Hummel is certainly right to say that war for mere territorial gain is immoral (which is why the Mexican War, initiated by southern interests for the perpetuation of slavery was immoral). But here, let us consider what happened after the Civil War. In the decades that followed, whites north and south reached a compromise. Southern states would be allowed essentially to reinstate slavery de facto, and to essentially retain the basic elements of the Confederate cause--even using Confederate imagery in their flags--so long as they accepted U.S. sovereignty. This disastrous betrayal of the promise of Reconstruction in many ways transformed the Civil War into a mere squabble over territory. Not essentially, but in many crucial ways. The principles of equality and liberty were largely abandoned in the name of Grant's "let us have peace," and the war fought for the ultimate end of slavery and the permanence of the Declaration's principles largely made into a war for mere landmass. It was not until the Civil Rights era that the principles were reassessed, and the nation reminded of its moral debt. And that was accomplished, not in the name of the southern demand for self-government and state autonomy, but in the name of the Declaration of Independence, and its greatest student, Abraham Lincoln.

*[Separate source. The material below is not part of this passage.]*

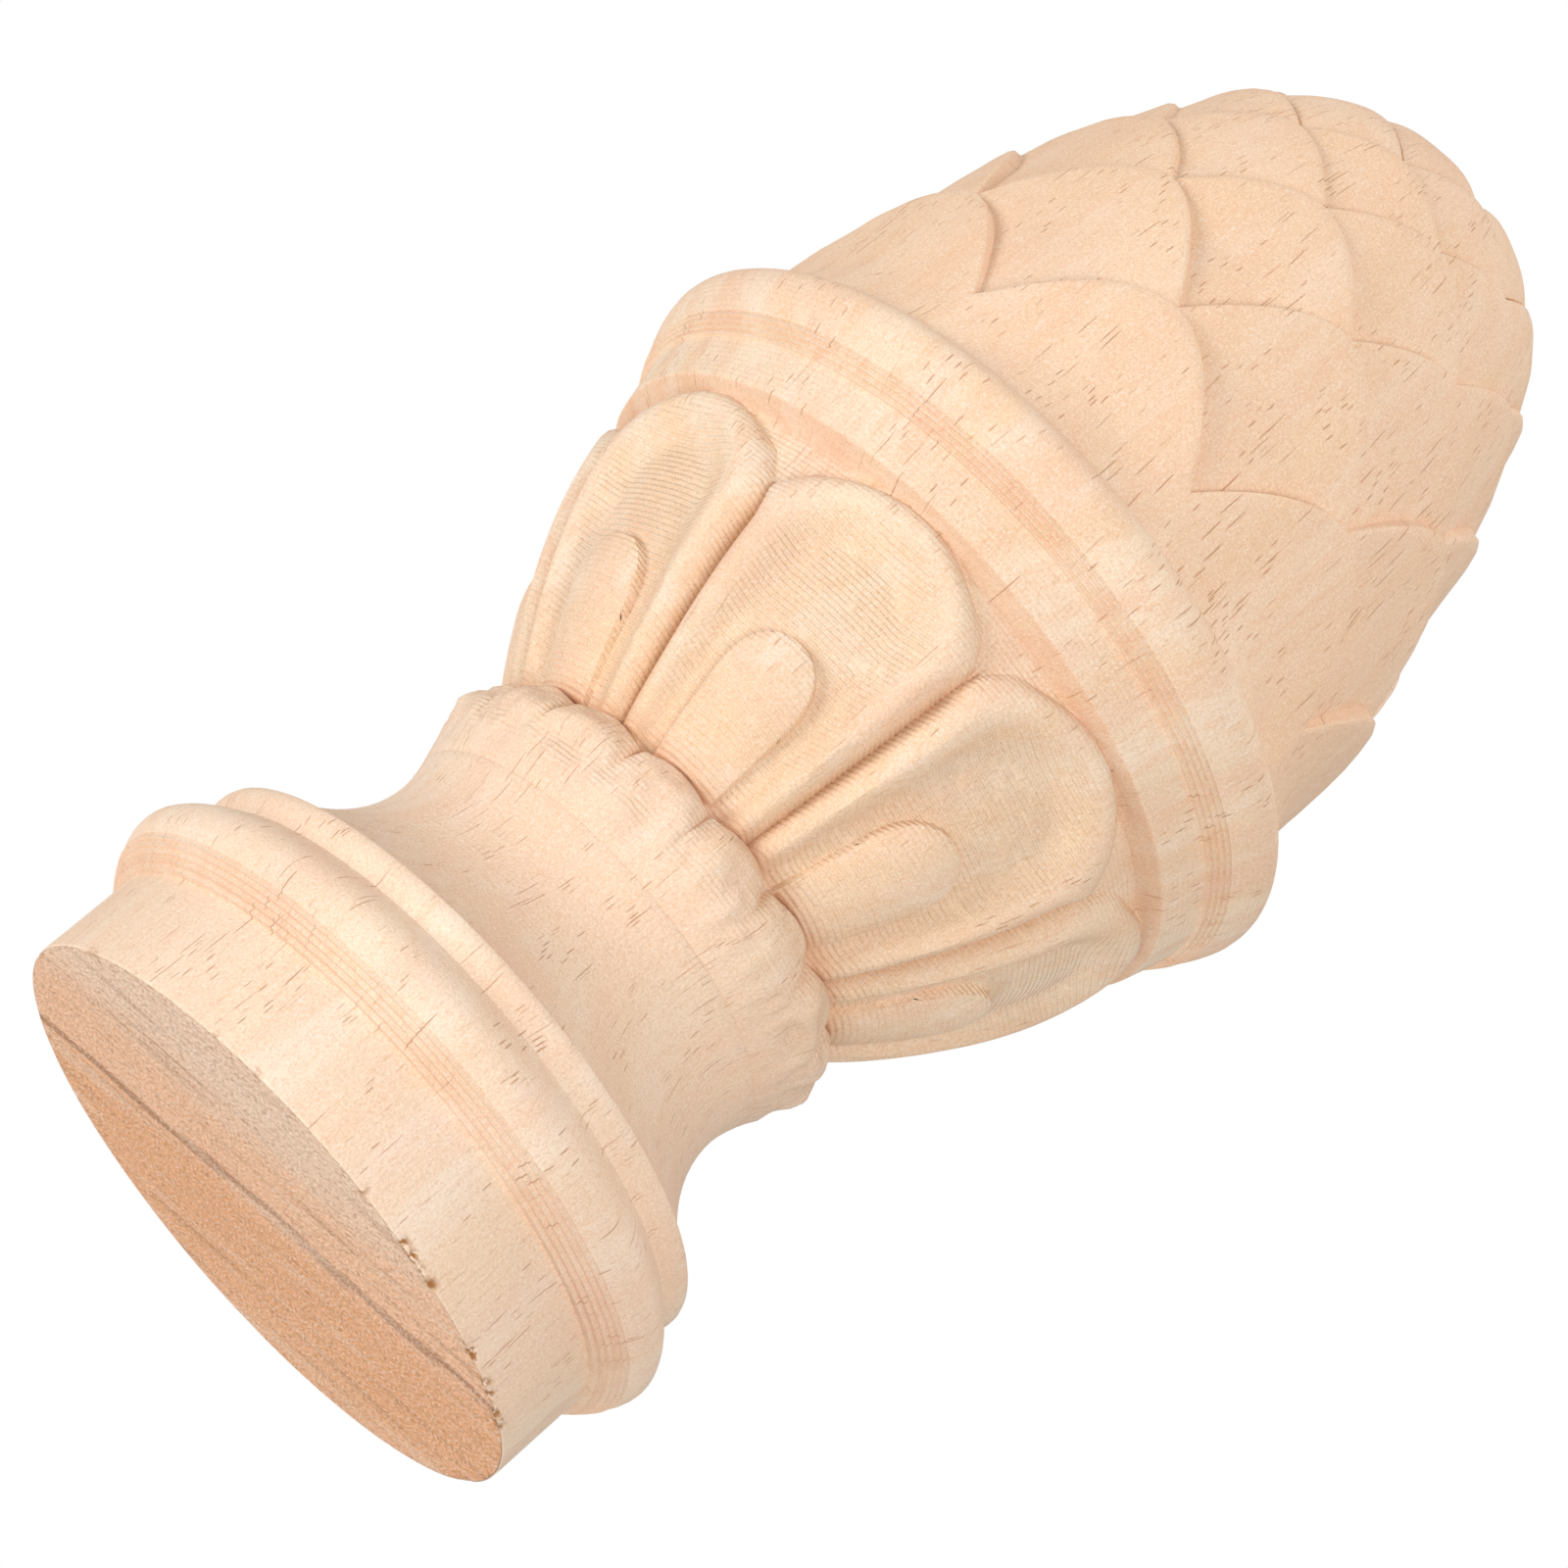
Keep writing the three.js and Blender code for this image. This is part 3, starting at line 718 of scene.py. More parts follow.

Update: Lincoln making the point that the Revolution without principles of equality and liberty would have been merely a war for landmass:
All honor to Jefferson--to the man who, in the concrete pressure of a struggle for national independence by a single people, had the coolness, forecast, and capacity to introduce into a merely revolutionary document, an abstract truth, applicable to all men and all times, and so to embalm it there, that to-day, and in all coming days, it shall be a rebuke and a stumbling-block to the very harbingers of re-appearing tyranny and oppression.